2. You build deeper and high-quality connections: When it comes to networking, quality always trumps quantity. When you lead from a place of generosity, allowing others to speak up and listening to them with an open mind, you’re likely to gain people’s trust and allegiance. Cultivating relationships with sensitivity and care is a surefire way to develop sincere and genuine ties. People will intuitively pick up on your sincerity and feel comfortable around you.
3. The good vibes will eventually come back to you: We’re all familiar with the forces of Karma – what goes around will come back around. Whether or not people reciprocate your generous deeds and acts of kindness, you can be sure that good karma has been set into motion. When you give to others, and you do it from a place of abundance, you’ll attract energies that match this vibration. Research has shown that aside from attracting good vibes, generosity has positive effects on your physical health and may also increase your lifespan.
4. Your network will become rich and varied: Generosity is a natural confidence booster, and it will, therefore, give you an edge over other networkers who are ‘takers’. Because of your genuine desire to be of service to others, you stand a much better chance of overcoming those common networking challenges such as bypassing gatekeepers and gaining the trust of high-profile contacts who are generally guarded about people asking them for favors. Taking the time to cultivate relationships by being generous with your time and expertise will propel you into all kinds of circles, and open doors that would normally be closed to you.

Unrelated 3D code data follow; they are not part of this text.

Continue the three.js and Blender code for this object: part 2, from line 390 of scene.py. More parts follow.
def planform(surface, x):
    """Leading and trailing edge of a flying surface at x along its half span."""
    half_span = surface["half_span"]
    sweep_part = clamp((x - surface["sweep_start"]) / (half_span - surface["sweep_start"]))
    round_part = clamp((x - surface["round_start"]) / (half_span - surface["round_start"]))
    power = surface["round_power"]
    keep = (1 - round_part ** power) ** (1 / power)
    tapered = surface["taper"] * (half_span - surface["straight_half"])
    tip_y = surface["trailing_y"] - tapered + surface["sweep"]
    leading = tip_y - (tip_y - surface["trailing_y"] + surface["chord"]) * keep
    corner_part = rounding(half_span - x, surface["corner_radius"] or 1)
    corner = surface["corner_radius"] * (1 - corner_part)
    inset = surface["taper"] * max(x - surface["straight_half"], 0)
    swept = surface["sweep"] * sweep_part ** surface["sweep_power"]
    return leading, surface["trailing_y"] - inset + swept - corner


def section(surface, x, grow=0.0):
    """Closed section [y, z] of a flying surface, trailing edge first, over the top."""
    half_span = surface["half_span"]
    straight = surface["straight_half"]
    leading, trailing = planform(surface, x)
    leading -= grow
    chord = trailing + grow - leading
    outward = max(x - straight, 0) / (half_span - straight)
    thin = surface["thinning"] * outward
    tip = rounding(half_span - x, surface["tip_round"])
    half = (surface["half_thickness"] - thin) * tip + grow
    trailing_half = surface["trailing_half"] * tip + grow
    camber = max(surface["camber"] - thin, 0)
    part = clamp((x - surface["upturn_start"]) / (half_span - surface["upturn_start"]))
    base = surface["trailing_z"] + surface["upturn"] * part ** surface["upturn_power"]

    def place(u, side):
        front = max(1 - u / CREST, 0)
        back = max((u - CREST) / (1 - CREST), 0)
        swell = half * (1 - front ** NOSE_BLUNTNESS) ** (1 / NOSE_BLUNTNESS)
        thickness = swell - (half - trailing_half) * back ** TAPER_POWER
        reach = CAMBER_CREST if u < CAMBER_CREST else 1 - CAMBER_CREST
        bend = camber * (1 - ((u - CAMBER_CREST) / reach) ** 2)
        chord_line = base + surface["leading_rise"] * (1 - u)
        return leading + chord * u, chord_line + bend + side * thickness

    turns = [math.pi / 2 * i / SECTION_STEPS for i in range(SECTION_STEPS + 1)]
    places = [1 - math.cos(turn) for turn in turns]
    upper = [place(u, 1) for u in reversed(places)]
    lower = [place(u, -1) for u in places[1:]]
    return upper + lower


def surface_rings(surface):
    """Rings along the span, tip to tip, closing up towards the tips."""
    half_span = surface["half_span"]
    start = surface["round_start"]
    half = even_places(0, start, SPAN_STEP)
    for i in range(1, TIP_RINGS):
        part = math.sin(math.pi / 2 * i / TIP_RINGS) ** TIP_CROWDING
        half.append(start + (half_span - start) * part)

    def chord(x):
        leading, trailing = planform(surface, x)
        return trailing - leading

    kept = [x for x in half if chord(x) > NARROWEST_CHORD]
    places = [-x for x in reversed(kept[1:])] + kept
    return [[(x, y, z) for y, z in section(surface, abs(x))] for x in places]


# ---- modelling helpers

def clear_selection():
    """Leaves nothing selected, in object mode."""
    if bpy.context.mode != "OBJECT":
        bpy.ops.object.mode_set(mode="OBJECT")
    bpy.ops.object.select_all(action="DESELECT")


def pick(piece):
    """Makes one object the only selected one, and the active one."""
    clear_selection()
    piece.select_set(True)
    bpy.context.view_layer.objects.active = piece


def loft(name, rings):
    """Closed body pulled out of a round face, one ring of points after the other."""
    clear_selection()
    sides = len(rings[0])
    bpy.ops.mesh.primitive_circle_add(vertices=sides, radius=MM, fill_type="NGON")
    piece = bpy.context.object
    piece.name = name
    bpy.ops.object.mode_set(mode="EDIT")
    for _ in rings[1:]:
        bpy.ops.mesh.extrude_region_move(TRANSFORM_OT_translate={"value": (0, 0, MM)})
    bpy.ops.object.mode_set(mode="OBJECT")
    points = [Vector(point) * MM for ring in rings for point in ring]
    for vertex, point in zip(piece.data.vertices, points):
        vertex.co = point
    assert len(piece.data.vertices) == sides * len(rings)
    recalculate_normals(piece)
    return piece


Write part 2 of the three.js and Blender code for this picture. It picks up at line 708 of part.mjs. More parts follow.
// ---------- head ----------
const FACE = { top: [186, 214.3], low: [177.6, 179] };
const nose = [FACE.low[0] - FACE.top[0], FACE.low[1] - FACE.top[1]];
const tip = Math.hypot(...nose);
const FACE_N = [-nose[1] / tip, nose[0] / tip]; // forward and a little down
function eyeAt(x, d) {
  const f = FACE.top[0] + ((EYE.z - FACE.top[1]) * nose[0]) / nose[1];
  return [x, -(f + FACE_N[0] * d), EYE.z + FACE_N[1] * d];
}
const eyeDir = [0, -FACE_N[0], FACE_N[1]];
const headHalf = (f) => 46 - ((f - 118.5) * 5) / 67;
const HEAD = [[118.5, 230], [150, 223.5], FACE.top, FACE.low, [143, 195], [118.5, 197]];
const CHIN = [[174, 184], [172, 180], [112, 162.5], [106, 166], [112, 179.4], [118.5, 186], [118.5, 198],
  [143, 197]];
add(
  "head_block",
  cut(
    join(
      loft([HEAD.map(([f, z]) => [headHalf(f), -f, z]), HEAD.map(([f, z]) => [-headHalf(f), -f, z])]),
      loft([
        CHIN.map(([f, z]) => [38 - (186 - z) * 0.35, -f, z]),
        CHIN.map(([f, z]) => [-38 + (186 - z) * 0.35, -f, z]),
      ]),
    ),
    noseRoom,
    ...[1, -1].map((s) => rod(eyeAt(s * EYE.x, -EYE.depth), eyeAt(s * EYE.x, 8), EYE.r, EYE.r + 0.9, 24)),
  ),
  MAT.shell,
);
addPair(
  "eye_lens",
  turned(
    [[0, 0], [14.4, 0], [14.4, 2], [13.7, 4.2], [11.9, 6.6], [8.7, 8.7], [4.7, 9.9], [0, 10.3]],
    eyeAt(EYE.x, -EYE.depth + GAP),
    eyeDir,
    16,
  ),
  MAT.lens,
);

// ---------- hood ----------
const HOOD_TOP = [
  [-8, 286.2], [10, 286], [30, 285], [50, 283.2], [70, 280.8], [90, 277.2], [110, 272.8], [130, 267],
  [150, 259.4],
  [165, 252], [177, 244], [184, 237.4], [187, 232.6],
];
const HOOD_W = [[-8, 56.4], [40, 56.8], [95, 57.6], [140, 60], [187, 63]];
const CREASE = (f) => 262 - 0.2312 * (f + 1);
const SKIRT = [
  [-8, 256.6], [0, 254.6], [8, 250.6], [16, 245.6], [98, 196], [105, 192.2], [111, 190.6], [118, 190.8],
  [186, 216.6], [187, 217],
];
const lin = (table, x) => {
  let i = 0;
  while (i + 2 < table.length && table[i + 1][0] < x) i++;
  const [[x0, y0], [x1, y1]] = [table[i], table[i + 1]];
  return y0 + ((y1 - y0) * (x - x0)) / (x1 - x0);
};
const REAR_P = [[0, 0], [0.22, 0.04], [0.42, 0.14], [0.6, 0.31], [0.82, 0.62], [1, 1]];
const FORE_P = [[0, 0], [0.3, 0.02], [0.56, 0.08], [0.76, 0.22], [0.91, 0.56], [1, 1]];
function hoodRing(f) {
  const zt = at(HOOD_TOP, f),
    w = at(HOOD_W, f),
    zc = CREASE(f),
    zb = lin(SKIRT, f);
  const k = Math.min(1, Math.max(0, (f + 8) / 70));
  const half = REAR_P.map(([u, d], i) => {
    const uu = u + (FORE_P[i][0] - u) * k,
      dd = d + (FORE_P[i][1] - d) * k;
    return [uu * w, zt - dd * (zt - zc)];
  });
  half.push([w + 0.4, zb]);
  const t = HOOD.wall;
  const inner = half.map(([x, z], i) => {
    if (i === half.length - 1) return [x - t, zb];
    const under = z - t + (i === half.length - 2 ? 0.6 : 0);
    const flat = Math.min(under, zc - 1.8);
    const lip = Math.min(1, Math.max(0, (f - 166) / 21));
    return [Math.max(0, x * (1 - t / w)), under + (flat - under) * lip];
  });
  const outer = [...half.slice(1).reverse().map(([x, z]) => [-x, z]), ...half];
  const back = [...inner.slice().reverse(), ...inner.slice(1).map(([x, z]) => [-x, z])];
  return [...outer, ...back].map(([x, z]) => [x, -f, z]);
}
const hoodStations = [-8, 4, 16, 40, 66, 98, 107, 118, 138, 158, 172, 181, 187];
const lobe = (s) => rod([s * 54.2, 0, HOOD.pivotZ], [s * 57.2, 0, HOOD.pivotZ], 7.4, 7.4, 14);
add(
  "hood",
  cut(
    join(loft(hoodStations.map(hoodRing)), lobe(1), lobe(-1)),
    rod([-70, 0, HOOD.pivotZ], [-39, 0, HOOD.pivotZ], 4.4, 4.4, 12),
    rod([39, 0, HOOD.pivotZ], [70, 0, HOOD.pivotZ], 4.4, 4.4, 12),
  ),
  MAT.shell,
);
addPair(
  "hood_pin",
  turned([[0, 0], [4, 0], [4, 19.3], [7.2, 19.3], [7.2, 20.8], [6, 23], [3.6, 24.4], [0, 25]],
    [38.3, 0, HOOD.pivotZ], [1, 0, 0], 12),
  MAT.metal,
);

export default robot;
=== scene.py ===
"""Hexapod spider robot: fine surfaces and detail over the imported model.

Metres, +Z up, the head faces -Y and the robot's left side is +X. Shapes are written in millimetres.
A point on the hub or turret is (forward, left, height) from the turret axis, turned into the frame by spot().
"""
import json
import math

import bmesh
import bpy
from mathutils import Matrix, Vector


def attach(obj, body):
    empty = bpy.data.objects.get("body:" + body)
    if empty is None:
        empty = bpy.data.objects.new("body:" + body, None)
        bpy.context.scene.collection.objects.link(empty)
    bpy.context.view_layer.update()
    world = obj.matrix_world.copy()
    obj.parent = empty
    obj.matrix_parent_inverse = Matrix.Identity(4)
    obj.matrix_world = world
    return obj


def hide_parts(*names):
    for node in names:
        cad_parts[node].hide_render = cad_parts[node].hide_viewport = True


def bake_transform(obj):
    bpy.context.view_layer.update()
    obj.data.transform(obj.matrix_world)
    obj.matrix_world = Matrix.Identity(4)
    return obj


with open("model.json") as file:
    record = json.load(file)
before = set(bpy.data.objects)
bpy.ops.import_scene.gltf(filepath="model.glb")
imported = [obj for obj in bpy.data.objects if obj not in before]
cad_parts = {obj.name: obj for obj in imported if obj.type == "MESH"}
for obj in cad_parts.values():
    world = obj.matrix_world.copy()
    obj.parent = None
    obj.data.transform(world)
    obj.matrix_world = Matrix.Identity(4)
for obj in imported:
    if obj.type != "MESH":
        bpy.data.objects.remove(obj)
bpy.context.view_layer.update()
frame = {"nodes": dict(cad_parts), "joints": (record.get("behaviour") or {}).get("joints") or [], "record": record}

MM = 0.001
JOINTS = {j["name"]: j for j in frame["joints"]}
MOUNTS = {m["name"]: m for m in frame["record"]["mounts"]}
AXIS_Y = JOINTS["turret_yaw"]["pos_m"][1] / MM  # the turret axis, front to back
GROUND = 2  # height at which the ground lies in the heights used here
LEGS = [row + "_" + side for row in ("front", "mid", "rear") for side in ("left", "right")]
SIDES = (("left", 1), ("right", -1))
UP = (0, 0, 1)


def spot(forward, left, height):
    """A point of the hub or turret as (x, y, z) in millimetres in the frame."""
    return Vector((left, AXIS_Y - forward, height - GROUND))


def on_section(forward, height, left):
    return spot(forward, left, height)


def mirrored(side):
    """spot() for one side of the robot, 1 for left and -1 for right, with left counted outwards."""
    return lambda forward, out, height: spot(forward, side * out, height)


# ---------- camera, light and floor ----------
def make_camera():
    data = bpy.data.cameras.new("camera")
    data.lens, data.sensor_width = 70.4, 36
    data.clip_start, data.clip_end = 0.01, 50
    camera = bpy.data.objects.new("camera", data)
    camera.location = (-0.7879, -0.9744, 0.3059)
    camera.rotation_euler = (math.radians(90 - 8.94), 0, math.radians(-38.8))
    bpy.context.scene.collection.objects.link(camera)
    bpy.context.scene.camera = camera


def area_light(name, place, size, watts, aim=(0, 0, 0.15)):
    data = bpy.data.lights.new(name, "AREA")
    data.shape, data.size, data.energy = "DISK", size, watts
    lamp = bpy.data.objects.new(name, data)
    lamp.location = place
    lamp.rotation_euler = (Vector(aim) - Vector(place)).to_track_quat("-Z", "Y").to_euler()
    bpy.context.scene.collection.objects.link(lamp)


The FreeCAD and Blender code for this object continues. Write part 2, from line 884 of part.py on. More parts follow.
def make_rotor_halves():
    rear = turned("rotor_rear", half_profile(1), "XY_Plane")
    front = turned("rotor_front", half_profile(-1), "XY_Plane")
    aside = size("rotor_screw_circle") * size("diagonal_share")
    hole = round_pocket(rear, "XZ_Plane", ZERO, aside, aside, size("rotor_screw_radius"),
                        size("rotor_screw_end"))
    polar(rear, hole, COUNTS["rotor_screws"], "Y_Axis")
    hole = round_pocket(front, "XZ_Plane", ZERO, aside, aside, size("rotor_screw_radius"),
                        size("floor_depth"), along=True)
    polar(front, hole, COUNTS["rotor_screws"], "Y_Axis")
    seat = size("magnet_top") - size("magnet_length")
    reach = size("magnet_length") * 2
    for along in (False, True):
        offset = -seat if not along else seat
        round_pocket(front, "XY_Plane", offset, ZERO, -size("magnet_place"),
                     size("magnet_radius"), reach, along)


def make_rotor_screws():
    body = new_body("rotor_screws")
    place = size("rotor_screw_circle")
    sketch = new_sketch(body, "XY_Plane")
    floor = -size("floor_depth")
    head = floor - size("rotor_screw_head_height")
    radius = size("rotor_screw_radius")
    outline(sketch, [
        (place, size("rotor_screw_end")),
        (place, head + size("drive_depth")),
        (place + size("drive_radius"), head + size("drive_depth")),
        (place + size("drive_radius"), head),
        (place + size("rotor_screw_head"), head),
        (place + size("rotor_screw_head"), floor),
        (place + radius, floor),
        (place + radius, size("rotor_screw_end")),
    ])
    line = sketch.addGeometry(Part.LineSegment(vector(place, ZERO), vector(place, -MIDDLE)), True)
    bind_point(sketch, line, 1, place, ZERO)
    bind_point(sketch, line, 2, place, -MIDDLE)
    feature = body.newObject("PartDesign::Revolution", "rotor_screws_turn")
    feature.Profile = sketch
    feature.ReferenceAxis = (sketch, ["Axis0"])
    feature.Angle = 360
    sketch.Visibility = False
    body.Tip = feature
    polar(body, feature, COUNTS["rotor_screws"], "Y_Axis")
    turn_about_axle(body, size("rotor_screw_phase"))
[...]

Generosity doesn’t require you to write fat paychecks, give fancy gifts, or even be a bootlicker. Something as simple as emailing a useful article, making an introduction, or buying a latte for someone is just as effective. What matters is the intention behind your act of generosity – if it’s sourced from a place of authenticity and dignity, you’re on the right track!
All my best on your journey,
Reflection Question: What is your approach towards networking and what kind of results have you experienced with it?